**What you are asked to do:**
Using the material below, copy every line where "bodies" appears.

**Dataset content:**
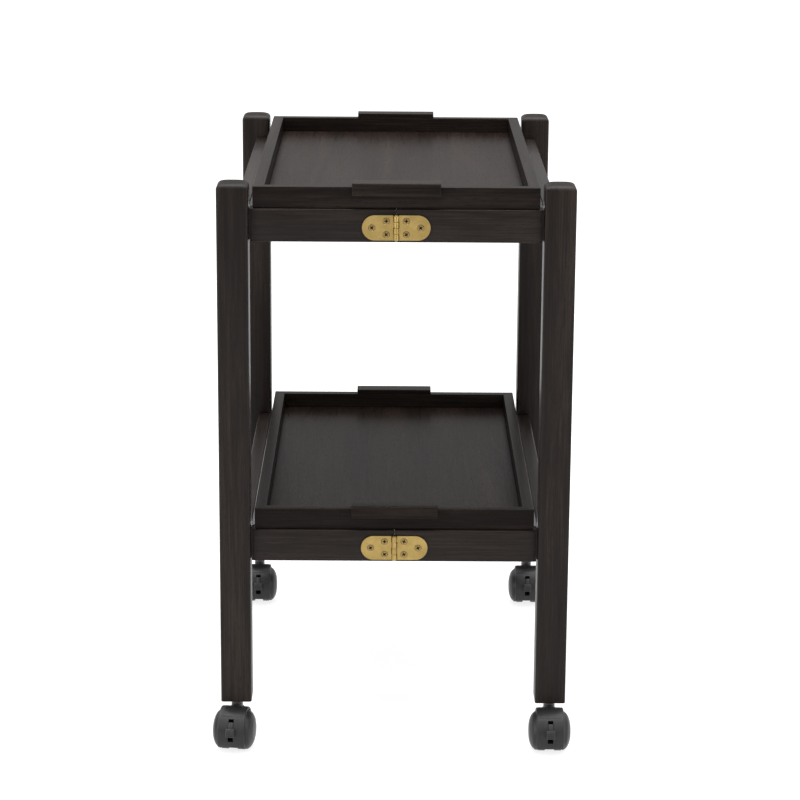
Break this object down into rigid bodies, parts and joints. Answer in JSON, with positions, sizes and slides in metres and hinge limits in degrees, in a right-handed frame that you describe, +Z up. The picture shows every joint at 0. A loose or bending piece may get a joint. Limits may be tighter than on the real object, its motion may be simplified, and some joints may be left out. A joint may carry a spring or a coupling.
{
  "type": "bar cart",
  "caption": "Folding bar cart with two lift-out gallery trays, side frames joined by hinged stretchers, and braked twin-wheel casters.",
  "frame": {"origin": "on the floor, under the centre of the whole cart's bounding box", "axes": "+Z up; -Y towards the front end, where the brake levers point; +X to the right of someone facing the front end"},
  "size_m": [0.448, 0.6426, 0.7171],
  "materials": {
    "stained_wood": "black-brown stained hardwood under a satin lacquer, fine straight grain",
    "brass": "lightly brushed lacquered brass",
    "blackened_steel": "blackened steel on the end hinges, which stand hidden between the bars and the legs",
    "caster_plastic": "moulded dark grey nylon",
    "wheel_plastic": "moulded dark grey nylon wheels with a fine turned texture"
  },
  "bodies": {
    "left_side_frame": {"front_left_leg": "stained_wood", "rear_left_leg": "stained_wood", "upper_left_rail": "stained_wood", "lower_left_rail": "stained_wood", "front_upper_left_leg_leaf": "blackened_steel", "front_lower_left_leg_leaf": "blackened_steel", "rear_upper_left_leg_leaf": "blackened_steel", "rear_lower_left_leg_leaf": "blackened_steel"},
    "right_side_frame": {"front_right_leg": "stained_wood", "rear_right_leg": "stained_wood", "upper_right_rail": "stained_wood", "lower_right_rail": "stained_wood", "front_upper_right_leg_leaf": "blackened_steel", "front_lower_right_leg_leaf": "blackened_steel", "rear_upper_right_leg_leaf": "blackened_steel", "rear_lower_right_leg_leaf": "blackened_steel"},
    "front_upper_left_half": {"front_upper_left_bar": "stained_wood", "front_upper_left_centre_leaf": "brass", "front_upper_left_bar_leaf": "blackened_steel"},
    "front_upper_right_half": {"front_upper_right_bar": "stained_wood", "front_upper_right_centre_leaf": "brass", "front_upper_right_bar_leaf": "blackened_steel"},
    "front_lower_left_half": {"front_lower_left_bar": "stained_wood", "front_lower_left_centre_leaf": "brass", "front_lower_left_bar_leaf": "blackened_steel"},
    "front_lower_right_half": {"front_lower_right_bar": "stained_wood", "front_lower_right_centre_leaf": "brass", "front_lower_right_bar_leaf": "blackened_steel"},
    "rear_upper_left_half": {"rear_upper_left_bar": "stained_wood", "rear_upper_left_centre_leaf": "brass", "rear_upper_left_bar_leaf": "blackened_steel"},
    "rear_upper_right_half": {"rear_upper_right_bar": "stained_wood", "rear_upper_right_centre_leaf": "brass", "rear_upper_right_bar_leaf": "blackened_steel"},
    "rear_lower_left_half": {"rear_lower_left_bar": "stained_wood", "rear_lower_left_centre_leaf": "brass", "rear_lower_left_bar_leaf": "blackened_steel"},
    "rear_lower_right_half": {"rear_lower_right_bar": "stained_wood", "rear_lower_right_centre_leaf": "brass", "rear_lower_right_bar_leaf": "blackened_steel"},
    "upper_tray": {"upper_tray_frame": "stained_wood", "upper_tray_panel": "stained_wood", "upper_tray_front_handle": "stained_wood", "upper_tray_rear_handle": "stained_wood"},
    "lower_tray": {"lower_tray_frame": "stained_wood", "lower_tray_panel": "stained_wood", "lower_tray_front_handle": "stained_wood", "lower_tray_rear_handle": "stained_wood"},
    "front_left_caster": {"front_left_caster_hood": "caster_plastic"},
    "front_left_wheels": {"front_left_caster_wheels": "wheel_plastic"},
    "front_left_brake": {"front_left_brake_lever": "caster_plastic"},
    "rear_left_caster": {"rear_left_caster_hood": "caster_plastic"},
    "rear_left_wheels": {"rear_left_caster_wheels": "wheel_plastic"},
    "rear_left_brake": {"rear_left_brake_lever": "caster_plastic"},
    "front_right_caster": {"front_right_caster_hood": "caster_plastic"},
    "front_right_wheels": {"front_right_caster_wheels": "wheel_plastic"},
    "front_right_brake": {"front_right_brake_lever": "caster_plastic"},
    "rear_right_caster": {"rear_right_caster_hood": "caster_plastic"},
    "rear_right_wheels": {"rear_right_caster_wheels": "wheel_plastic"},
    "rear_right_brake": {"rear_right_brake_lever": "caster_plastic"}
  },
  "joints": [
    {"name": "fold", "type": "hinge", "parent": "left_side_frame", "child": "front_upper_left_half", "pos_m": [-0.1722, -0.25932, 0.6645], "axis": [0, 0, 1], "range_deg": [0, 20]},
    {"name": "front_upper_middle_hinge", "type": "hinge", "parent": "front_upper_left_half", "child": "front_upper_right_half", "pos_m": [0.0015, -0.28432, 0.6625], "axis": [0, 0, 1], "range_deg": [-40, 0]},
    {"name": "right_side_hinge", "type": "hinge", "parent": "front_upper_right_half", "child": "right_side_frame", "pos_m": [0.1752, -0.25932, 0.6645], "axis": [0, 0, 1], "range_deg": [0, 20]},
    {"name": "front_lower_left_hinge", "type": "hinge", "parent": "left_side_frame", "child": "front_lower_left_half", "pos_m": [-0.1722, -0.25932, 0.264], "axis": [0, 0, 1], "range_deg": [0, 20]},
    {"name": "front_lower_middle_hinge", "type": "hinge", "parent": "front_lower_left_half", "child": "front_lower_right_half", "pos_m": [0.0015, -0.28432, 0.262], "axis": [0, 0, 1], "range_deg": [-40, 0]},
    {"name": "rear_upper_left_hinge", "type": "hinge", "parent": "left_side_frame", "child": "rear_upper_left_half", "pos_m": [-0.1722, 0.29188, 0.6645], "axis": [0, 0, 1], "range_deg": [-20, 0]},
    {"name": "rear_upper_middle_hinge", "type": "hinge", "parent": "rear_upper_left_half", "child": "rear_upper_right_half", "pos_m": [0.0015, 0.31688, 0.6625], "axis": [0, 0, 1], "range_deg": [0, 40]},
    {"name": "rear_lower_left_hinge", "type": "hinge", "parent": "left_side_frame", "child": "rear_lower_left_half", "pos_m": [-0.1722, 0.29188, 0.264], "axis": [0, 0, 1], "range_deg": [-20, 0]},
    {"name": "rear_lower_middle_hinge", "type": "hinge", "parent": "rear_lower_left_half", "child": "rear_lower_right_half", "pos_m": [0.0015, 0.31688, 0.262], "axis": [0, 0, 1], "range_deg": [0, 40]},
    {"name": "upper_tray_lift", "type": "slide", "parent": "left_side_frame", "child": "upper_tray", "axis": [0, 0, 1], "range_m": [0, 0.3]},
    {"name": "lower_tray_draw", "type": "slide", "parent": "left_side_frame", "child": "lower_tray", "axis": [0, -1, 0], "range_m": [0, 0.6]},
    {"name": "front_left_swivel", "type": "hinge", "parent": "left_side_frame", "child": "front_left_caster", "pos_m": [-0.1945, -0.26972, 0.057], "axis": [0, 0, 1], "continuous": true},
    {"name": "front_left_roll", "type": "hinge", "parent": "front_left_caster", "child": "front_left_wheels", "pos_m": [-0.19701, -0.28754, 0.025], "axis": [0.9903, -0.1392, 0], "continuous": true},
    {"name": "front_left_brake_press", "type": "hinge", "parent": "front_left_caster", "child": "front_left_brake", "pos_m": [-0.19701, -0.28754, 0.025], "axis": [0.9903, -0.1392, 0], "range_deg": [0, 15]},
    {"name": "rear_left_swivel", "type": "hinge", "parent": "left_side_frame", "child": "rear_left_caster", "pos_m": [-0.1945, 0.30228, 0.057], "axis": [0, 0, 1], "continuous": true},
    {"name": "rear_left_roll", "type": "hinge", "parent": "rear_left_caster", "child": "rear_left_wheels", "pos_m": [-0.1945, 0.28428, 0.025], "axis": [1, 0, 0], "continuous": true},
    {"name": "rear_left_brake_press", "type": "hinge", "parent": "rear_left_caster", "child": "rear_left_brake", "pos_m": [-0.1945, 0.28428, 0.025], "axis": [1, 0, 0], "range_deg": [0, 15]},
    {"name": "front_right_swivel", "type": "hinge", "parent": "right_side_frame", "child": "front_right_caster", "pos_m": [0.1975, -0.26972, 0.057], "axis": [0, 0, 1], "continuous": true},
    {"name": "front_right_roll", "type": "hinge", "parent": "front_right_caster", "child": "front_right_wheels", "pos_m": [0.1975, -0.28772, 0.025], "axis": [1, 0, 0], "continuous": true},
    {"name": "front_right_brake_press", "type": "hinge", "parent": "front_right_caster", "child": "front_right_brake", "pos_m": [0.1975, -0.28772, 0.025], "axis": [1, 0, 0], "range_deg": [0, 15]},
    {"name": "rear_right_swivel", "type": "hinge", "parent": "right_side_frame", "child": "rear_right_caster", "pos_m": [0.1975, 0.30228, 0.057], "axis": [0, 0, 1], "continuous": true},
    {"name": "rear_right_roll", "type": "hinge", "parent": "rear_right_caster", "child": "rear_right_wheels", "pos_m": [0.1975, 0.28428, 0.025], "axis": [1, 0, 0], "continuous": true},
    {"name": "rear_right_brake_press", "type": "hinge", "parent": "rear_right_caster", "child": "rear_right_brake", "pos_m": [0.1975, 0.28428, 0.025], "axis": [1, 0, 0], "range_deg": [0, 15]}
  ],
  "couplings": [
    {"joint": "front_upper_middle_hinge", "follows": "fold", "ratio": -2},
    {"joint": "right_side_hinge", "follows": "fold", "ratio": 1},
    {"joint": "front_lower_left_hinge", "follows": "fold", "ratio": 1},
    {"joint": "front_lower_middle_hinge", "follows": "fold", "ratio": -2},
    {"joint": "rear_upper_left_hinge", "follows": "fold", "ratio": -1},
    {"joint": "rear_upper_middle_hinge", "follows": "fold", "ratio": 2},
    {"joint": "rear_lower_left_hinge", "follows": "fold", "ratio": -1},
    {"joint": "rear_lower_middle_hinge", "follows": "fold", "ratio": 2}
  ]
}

**Answer to the problem:**
Break this object down into rigid bodies, parts and joints. Answer in JSON, with positions, sizes and slides in metres and hinge limits in degrees, in a right-handed frame that you describe, +Z up. The picture shows every joint at 0. A loose or bending piece may get a joint. Limits may be tighter than on the real object, its motion may be simplified, and some joints may be left out. A joint may carry a spring or a coupling.
  "bodies": {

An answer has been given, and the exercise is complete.